● What is needed
Return the listing below in full, with every line exactly as it is.

— BEGIN Material for this task —

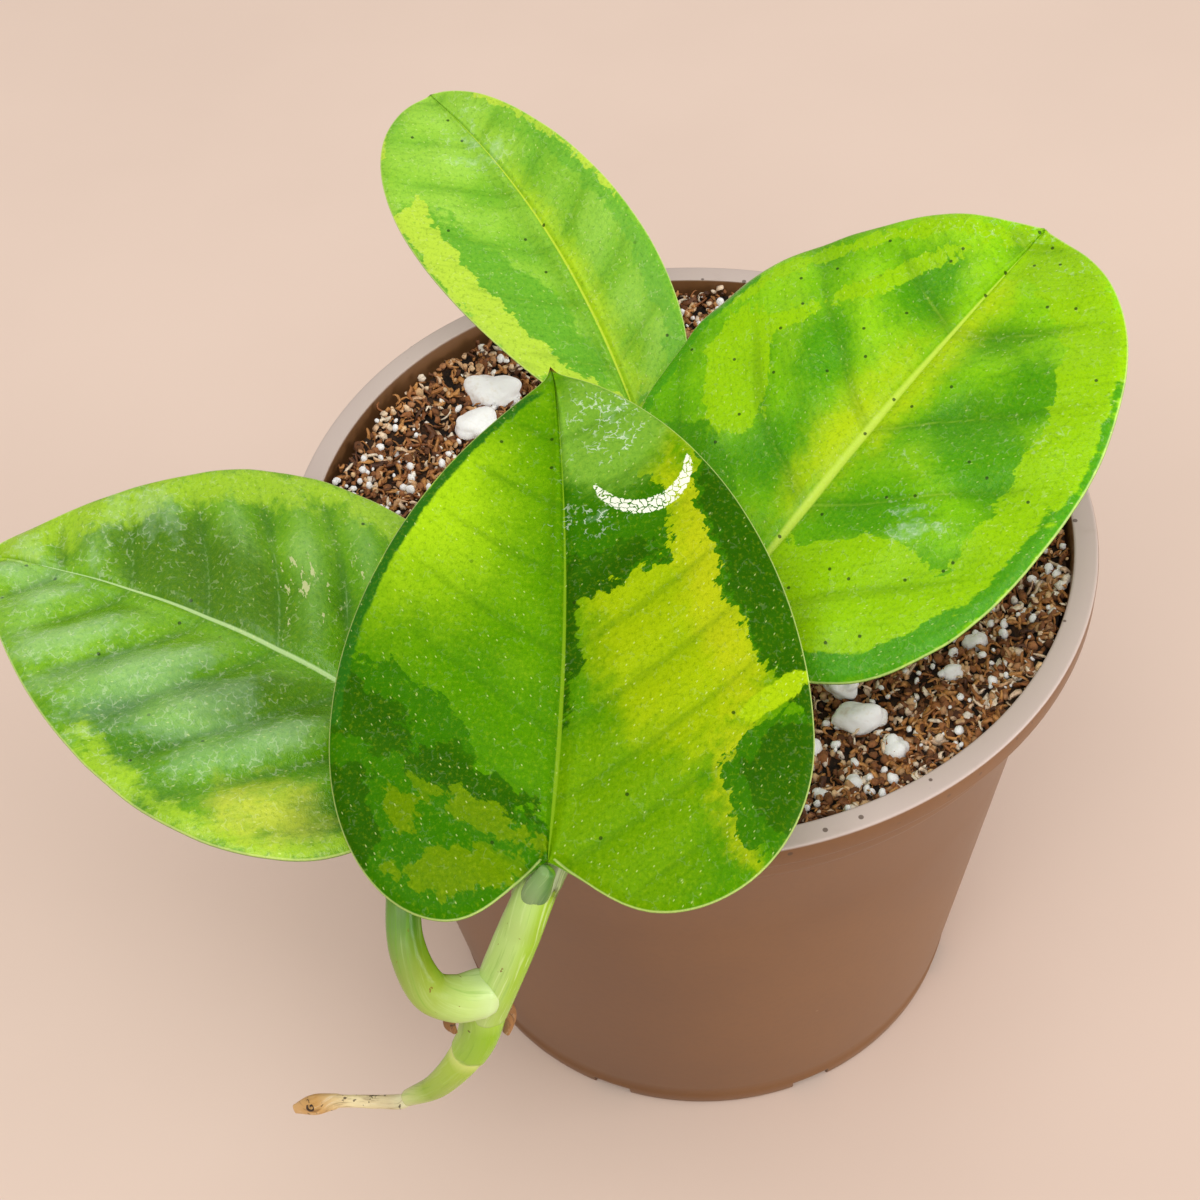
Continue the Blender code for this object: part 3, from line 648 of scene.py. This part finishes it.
def makeTube(name, tube, slot, material, *replaced):
    line = smoothRoute([(*point, radius) for point, radius in zip(tube["route"], tube["radii"])], stalk["spans"])
    centres, radii = line[:, :3], line[:, 3]
    way = np.gradient(centres, axis=0)
    way /= np.linalg.norm(way, axis=1)[:, None]
    walked = np.concatenate([[0], np.cumsum(np.linalg.norm(np.diff(centres, axis=0), axis=1))])
    across = np.cross(way[0], (0.3, 0.2, 1.0))
    angles = fullTurn(stalk["around"])
    rings, fields = [], []
    for centre, radius, direction, distance in zip(centres, radii, way, walked):
        across = across - direction * across.dot(direction)
        across /= np.linalg.norm(across)
        spoke = np.cos(angles)[:, None] * across + np.sin(angles)[:, None] * np.cross(direction, across)
        part = distance / walked[-1]
        swell = 1 + tube["depth"] * np.sin(tube["ridges"] * angles + 0.04 * distance)
        swell += 0.35 * tube["depth"] * softNoise(angles * 3, angles * 0 + distance, 1.7, len(name))
        for place, step in tube.get("seams", ()):  # a sheath's torn edge is a little uneven
            edge = place + 0.012 * np.sin(3 * angles + 1) + 0.008 * np.sin(7 * angles)
            swell = swell * (1 + step * np.clip((edge - part) * walked[-1] / 0.35, 0, 1))
        rings.append(centre + spoke * (radius * swell)[:, None])
        along = [angles * 0 + value for value in (distance, part)]
        fields.append(np.stack([angles * radius, *along, spoke @ stalk["lightWay"]], 1))
    start, end = [
        [centres[n] + (rings[n] - centres[n]) * shrink + way[n] * (sign * push * radii[n] * tube.get("dome", 0.3))
         for shrink, push in stalk["domeRings"]] for n, sign in ((0, -1), (-1, 1))]
    stack = np.array([*start[::-1], *rings, *end])
    fields = np.array([fields[0]] * len(start) + fields + [fields[-1]] * len(end)).reshape(-1, 4)
    at, quads = gridFaces(*stack.shape[:2], closed=True)
    mesh = meshFrom(name, stack.reshape(-1, 3), quads.tolist() + [at[0, ::-1].tolist(), at[-1].tolist()])
    for key, values in (("flow", fields[:, :3] * (1, 1, 0)), ("part", fields[:, 2]), ("paleSide", fields[:, 3])):
        storeField(mesh, key, values)
    setDown("grown_" + name, mesh, material, slot, *replaced)


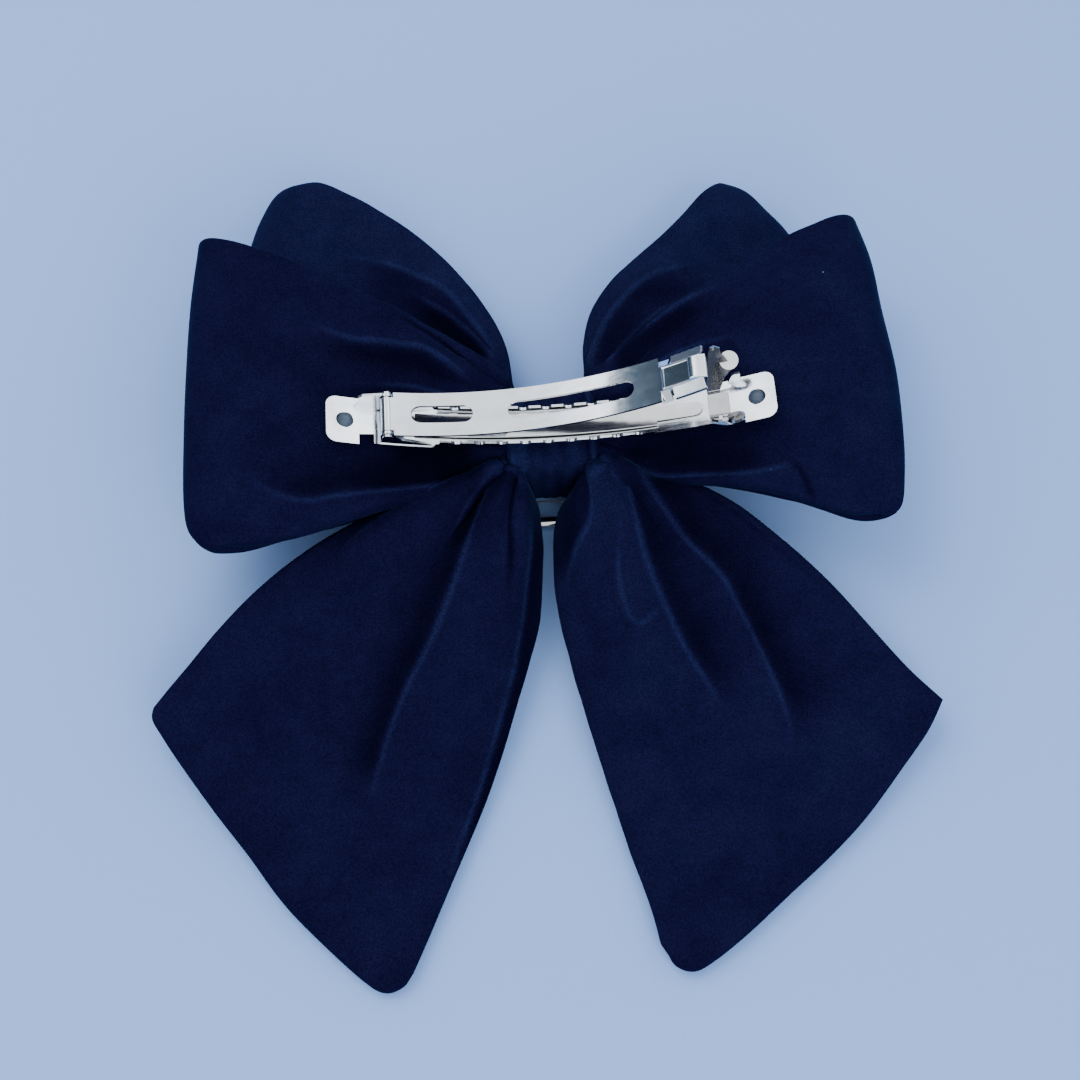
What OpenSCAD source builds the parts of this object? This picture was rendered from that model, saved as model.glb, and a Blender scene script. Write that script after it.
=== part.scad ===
// Velvet hair bow on a curved spring clip, lying on its front. Millimetres, +Z up.
// X runs along the clip, the clip's hinge is at -X and its latch at +X, the tails hang to -Y.

/* [Clip] */
// Length of the curved base strip, end to end
clip_len = 80; // [79:0.5:81]
// Width of the two end plates
plate_w = 9.2; // [8.6:0.1:9.4]
// Radius the base strip is bent to
arch_r = 105; // [104:0.5:106]
// Thickness of the sheet metal
sheet = 0.5; // [0.4:0.05:0.5]
// Distance between the two fixing holes
hole_gap = 73.6; // [73:0.1:74]
// Radius of the fixing holes
hole_r = 1.5; // [1.4:0.05:1.6]
// Radius of the hinge pin
pin_r = 0.6; // [0.5:0.05:0.6]
// Width of the swinging arm
arm_w = 8.6; // [8.2:0.1:8.6]
// Angle the arm stands open at rest, from latched
arm_open = 11.5; // [0:0.5:12]

/* [Bow] */
// Height of the underside of the clip's middle above the ground
seat_z = 20.5; // [20.5:0.1:21]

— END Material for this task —

● Final result
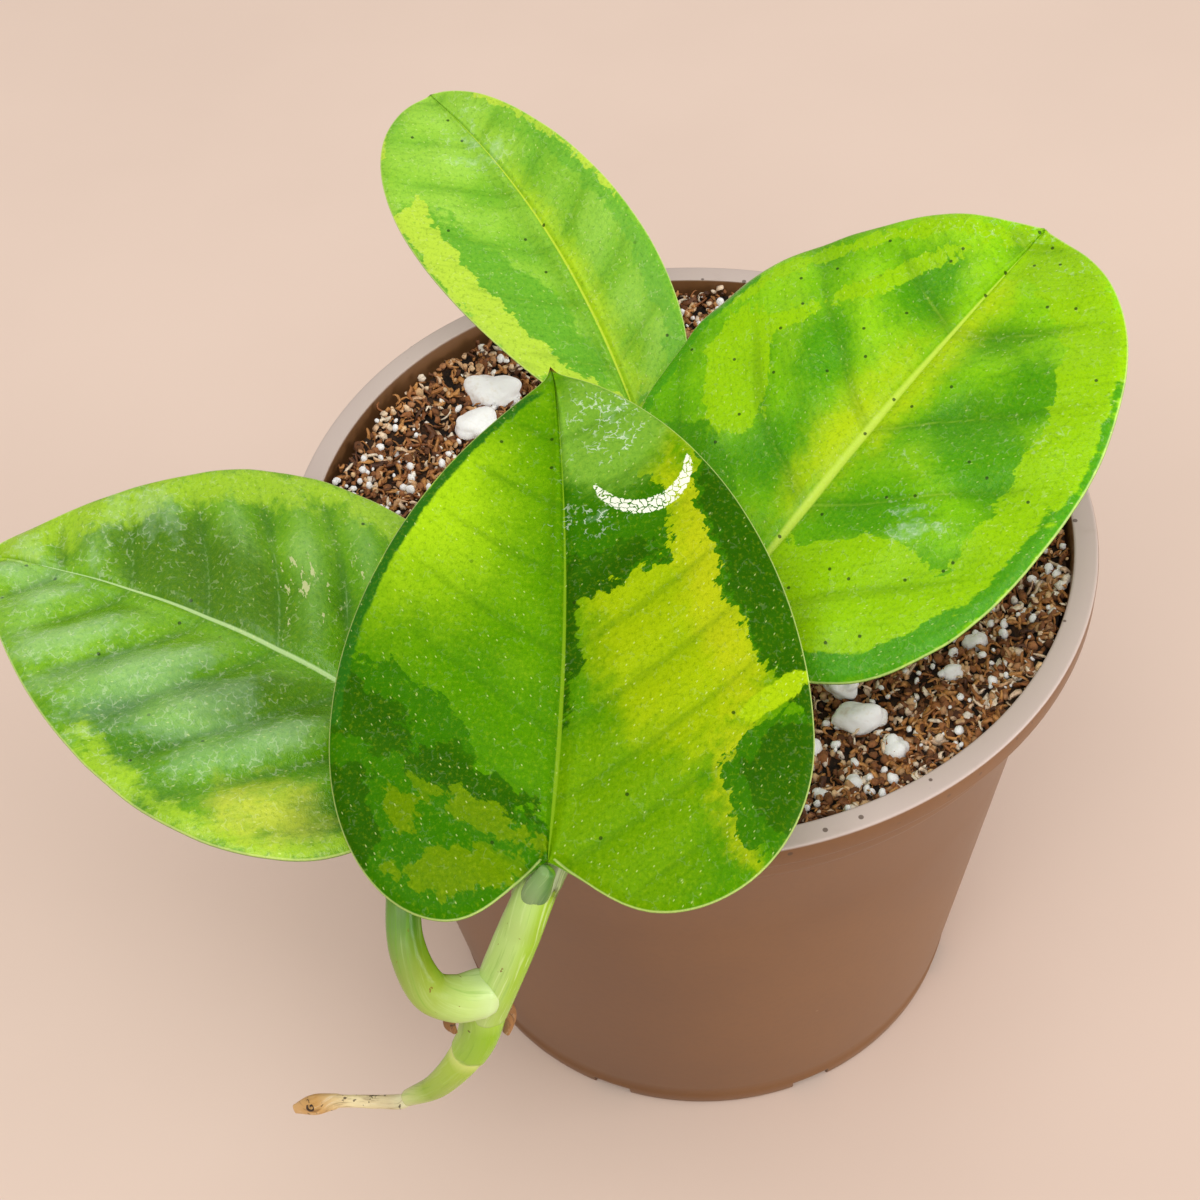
Continue the Blender code for this object: part 3, from line 648 of scene.py. This part finishes it.
def makeTube(name, tube, slot, material, *replaced):
    line = smoothRoute([(*point, radius) for point, radius in zip(tube["route"], tube["radii"])], stalk["spans"])
    centres, radii = line[:, :3], line[:, 3]
    way = np.gradient(centres, axis=0)
    way /= np.linalg.norm(way, axis=1)[:, None]
    walked = np.concatenate([[0], np.cumsum(np.linalg.norm(np.diff(centres, axis=0), axis=1))])
    across = np.cross(way[0], (0.3, 0.2, 1.0))
    angles = fullTurn(stalk["around"])
    rings, fields = [], []
    for centre, radius, direction, distance in zip(centres, radii, way, walked):
        across = across - direction * across.dot(direction)
        across /= np.linalg.norm(across)
        spoke = np.cos(angles)[:, None] * across + np.sin(angles)[:, None] * np.cross(direction, across)
        part = distance / walked[-1]
        swell = 1 + tube["depth"] * np.sin(tube["ridges"] * angles + 0.04 * distance)
        swell += 0.35 * tube["depth"] * softNoise(angles * 3, angles * 0 + distance, 1.7, len(name))
        for place, step in tube.get("seams", ()):  # a sheath's torn edge is a little uneven
            edge = place + 0.012 * np.sin(3 * angles + 1) + 0.008 * np.sin(7 * angles)
            swell = swell * (1 + step * np.clip((edge - part) * walked[-1] / 0.35, 0, 1))
        rings.append(centre + spoke * (radius * swell)[:, None])
        along = [angles * 0 + value for value in (distance, part)]
        fields.append(np.stack([angles * radius, *along, spoke @ stalk["lightWay"]], 1))
    start, end = [
        [centres[n] + (rings[n] - centres[n]) * shrink + way[n] * (sign * push * radii[n] * tube.get("dome", 0.3))
         for shrink, push in stalk["domeRings"]] for n, sign in ((0, -1), (-1, 1))]
    stack = np.array([*start[::-1], *rings, *end])
    fields = np.array([fields[0]] * len(start) + fields + [fields[-1]] * len(end)).reshape(-1, 4)
    at, quads = gridFaces(*stack.shape[:2], closed=True)
    mesh = meshFrom(name, stack.reshape(-1, 3), quads.tolist() + [at[0, ::-1].tolist(), at[-1].tolist()])
    for key, values in (("flow", fields[:, :3] * (1, 1, 0)), ("part", fields[:, 2]), ("paleSide", fields[:, 3])):
        storeField(mesh, key, values)
    setDown("grown_" + name, mesh, material, slot, *replaced)


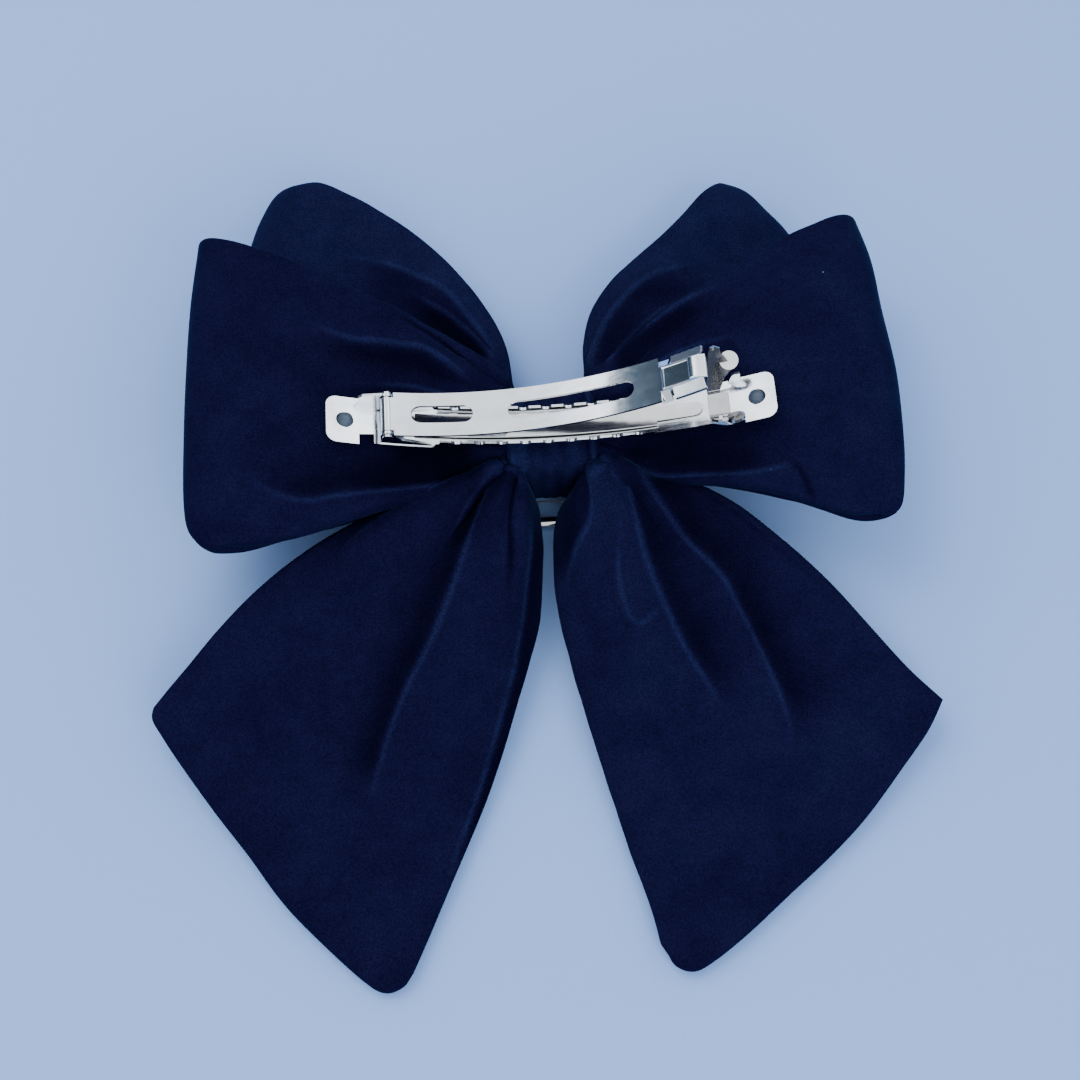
What OpenSCAD source builds the parts of this object? This picture was rendered from that model, saved as model.glb, and a Blender scene script. Write that script after it.
=== part.scad ===
// Velvet hair bow on a curved spring clip, lying on its front. Millimetres, +Z up.
// X runs along the clip, the clip's hinge is at -X and its latch at +X, the tails hang to -Y.

/* [Clip] */
// Length of the curved base strip, end to end
clip_len = 80; // [79:0.5:81]
// Width of the two end plates
plate_w = 9.2; // [8.6:0.1:9.4]
// Radius the base strip is bent to
arch_r = 105; // [104:0.5:106]
// Thickness of the sheet metal
sheet = 0.5; // [0.4:0.05:0.5]
// Distance between the two fixing holes
hole_gap = 73.6; // [73:0.1:74]
// Radius of the fixing holes
hole_r = 1.5; // [1.4:0.05:1.6]
// Radius of the hinge pin
pin_r = 0.6; // [0.5:0.05:0.6]
// Width of the swinging arm
arm_w = 8.6; // [8.2:0.1:8.6]
// Angle the arm stands open at rest, from latched
arm_open = 11.5; // [0:0.5:12]

/* [Bow] */
// Height of the underside of the clip's middle above the ground
seat_z = 20.5; // [20.5:0.1:21]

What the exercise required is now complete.